I also don't think it's wrong to love your dog more than you love most people. Your dog is someone who is always happy to see you, they don't nag (well, not much!), they are happy to just hang out and enjoy a comfortable silence.
05-07-2014 11:14 AM
Bridget When Heidi passes, it will be the worst thing that ever happened to me. I hated losing my parents too. With people since we have so much longer with them, lots of times, we lose them little by little, especially if they live to an old age, so we are kind of ready for it. Of course not always, but often. With dogs, everything is speeded up and it seems like we have them for such a short time, even if they live their entire lifespan.
05-07-2014 10:55 AM
lovemygirl Good timing on this post as I am currently experiencing this....
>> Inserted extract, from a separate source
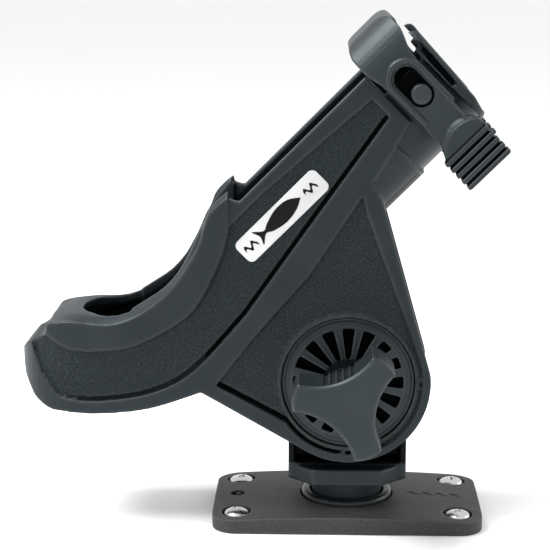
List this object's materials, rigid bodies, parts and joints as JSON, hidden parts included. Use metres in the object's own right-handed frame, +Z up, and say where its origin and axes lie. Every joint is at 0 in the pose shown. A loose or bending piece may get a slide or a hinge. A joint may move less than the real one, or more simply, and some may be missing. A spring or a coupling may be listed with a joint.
{
  "type": "rod holder",
  "caption": "Side-deck fishing rod holder: open channel cradle with locking ring, tilting on a knob clamp over a swivelling post and screwed-down base plate.",
  "frame": {"origin": "centre of the base plate's underside", "axes": "+Z up from the deck, +X towards the rod's tip, +Y to the side away from the clamp knob"},
  "size_m": [0.195, 0.0912, 0.2083],
  "materials": {
    "nylon": "satin moulded glass-filled nylon with sand-grained panels",
    "nylon_base": "fine grained moulded nylon",
    "nylon_gloss": "polished by turning",
    "steel": "plain stainless",
    "brass": "turned",
    "foil": "bright foil with a dark border"
  },
  "bodies": {
    "base": {"base_plate": "nylon_base", "mounting_screw_1": "steel", "mounting_screw_2": "steel", "mounting_screw_3": "steel", "mounting_screw_4": "steel"},
    "swivel": {"swivel_bush": "nylon_gloss"},
    "bracket": {"post_bracket": "nylon"},
    "holder": {"holder_body": "nylon", "rear_cradle": "nylon", "front_tube": "nylon", "tilt_bolt": "steel", "bolt_washer": "steel", "clamp_disc_left": "nylon", "clamp_disc_right": "nylon", "badge_left": "foil", "badge_right": "foil"},
    "ring_pins": {"pivot_pin_left": "nylon", "pivot_pin_right": "nylon"},
    "ring": {"locking_ring": "nylon"},
    "knob_slide": {"knob_washer": "nylon_gloss"},
    "knob": {"clamp_knob": "nylon", "knob_insert": "brass"}
  },
  "joints": [
    {"name": "post_swivel", "type": "hinge", "parent": "base", "child": "swivel", "pos_m": [0, 0, 0.005], "axis": [0, 0, 1], "continuous": true},
    {"name": "post_lift", "type": "slide", "parent": "swivel", "child": "bracket", "axis": [0, 0, 1], "range_m": [0, 0.03]},
    {"name": "holder_tilt", "type": "hinge", "parent": "bracket", "child": "holder", "pos_m": [0, 0, 0.0613], "axis": [0, -1, 0], "range_deg": [-45, 20]},
    {"name": "ring_swing", "type": "hinge", "parent": "holder", "child": "ring_pins", "pos_m": [0.02694, 0, 0.17719], "axis": [0, -1, 0], "range_deg": [-120, 0]},
    {"name": "ring_drop", "type": "slide", "parent": "ring_pins", "child": "ring", "axis": [0.7071, 0, -0.7071], "range_m": [0, 0.0083]},
    {"name": "knob_travel", "type": "slide", "parent": "holder", "child": "knob_slide", "axis": [0, -1, 0], "range_m": [0, 0.0032]},
    {"name": "knob_turn", "type": "hinge", "parent": "knob_slide", "child": "knob", "pos_m": [0, -0.045, 0.0613], "axis": [0, -1, 0], "range_deg": [0, 720]}
  ],
  "couplings": [
    {"joint": "knob_travel", "follows": "knob_turn", "m_per_rad": 0.00025266}
  ]
}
Eva's death has hit me harder than any human's death. I think partially it's because she lived with me - other deaths, like a family member who passed away suddenly and at a young age, I have been able to compartmentalize and deal with in chunks. But Eva... we spent every moment together when I wasn't at work. Literally. I didn't even shower or use the bathroom alone! There is a huge absence in every moment, from not being greeted at the door to stepping out of the shower to an empty bathroom to not needing to fill up her food bowl to missing (!) our 4AM walks...
05-07-2014 10:32 AM
Galathiel I think it depends on how healthy your relationships are, human or animal. If you have a loving, close relationship with your family, then of course you will feel their loss deeply when they're gone. Same with your pets. However, troubled relationships sometimes mean you cling closer to your pets and invest more in them because that relationship is uncomplicated.
05-07-2014 10:26 AM
wolfy dog Having to part with WD was much harder than when my father died. WD was part of my being, my father was my father, that's all.
It does surprise me but not to the point of guilt.
05-07-2014 10:24 AM
petite I've lost an aunt as well as a dog and I was devastated by both in very different ways. I was in shock when my aunt arrested and died hours later. It took me a good two weeks of seeming "fine" to everyone else as I comforted family, did chores while others were mourning, etc. for it to actually hit me. I'm not really a crying type but I did feel the intense sadness and loss belatedly.

With my dog I was sobbing immediately and it lasted for days. I felt so lonely and like a huge chuck was missing out of my life. My bed was empty. There was all this free time that was empty. Just a horrible, guilty and empty feeling.
05-07-2014 08:31 AM
Jax08
Quote:
Originally Posted by Zeeva View Post
I don't understand something. It actually makes me feel very guilty. I'm pretty sure I'd take the loss of my dog(s) much harder than I would the loss of a close family member or friend.

Would you take it much harder as well? Why? Does it make you feel guilty?

Does this mean we value the life of a dog much higher than a human being? Isn't that so very very wrong?
I've lost dogs and I've lost a brother. For me, nothing compares with the wrenching loss of my brother. It was a physical pain that stopped me in my tracks. I couldn't breathe, I couldn't move and I couldn't comprehend what my sister was telling me. This was something that happened to other people, not us.

I don't think there is a right or wrong. It's all very personal and depends on your attachment to your animal.